Wednesday, December 5, 2007

Tuff 2

I was just as pleased with the second half of this book as the first, and it is still my favorite of the semester. I think the fact that Tuffy didn't win the election kind of goes along with the postmodern genre's nihilistic nature. Tuffy doesn't really seem to care, and he even states that if he went to college, all he'd be taking up was space (256). He seems to have found something in himself which suggested he could change his neighborhood/city/the world, but then he lost it. I think this was Beatty's way of showing the current problem in the African American society (and American youth in general), of not believing they can make a change or advancements in the problems of racism. Beatty also took an opprtunity towards the end of the novel to make a statement about diversity, and I think issues about the diversity of the American literary canon tie into this. Yolanda explains the theory of Gestalt to Winston.

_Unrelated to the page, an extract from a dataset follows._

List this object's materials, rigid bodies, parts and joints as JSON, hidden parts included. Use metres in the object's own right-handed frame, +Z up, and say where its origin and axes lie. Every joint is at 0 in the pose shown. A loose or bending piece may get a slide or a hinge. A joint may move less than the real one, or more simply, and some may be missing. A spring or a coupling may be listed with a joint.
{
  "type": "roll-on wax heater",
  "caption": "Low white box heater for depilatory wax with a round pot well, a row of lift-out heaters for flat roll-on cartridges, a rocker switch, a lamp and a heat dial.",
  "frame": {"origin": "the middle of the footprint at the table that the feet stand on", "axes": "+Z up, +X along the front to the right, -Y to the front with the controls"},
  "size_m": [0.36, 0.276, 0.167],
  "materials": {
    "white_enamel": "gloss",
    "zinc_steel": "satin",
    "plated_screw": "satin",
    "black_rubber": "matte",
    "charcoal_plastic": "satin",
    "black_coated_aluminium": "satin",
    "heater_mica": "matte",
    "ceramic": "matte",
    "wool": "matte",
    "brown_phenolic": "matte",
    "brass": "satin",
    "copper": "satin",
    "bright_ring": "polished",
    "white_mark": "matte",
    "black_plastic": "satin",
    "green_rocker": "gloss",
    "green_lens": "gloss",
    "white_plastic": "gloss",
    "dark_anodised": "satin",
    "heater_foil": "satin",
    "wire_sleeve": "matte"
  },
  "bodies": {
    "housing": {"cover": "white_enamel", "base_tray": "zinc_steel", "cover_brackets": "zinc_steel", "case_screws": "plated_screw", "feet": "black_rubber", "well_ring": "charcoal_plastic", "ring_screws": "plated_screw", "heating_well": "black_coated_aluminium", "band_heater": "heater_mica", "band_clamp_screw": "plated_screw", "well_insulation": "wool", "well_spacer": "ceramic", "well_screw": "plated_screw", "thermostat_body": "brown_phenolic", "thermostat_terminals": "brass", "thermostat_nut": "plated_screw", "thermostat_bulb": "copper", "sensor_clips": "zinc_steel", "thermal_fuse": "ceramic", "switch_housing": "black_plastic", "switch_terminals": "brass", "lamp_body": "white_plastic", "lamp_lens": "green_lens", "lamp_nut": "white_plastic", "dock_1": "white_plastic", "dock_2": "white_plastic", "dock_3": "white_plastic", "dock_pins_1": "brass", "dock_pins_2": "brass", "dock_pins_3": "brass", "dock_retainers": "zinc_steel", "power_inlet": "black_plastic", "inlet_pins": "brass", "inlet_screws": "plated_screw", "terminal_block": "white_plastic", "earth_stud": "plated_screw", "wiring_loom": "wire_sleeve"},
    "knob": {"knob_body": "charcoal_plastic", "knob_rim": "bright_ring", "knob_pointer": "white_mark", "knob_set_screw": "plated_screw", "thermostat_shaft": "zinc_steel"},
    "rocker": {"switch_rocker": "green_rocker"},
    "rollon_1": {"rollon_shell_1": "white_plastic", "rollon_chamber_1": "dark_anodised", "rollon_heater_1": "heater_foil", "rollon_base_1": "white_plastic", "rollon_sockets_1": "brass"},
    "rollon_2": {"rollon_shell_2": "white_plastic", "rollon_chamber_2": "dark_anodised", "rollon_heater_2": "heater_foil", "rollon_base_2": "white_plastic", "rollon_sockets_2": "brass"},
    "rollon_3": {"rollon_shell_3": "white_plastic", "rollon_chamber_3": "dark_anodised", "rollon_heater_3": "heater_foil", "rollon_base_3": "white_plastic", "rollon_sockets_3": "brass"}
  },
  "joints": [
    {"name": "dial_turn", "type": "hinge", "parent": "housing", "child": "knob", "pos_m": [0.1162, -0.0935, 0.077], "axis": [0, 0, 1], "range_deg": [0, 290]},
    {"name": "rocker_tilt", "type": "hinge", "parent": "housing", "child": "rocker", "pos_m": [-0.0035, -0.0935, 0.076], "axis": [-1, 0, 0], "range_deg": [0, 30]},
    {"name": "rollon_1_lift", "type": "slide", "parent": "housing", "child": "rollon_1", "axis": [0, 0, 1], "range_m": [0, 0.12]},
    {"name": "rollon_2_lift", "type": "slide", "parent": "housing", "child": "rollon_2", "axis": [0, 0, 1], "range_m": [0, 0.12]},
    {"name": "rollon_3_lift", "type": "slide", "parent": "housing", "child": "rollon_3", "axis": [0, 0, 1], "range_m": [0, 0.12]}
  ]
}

She says, "When we see something that is divided up in parts, we tend to see the whole thing, not the individual units" (256). I think here Beatty is making a comment about African Americans and all other minorities being overshadowed in America. This includes literary works. It also might be an explanation of stereotypes; we see all the members of a group as a stereotype instead of looking at their individual personalities. We assume things based on people's outward appearances, which is why Beatty's readers might have been shocked to see that Winston was so knowledgable about film, or Yolanda about psychology. I think with this novel, Beatty really breaks a lot of boundaries and hits his readers hard with thoughts of stereotypes and race. I'd definitely reccommend this book to all my friends, in fact, I already have. Satire being the popular genre of today, I think Beatty's book has more of an effect on younger readers.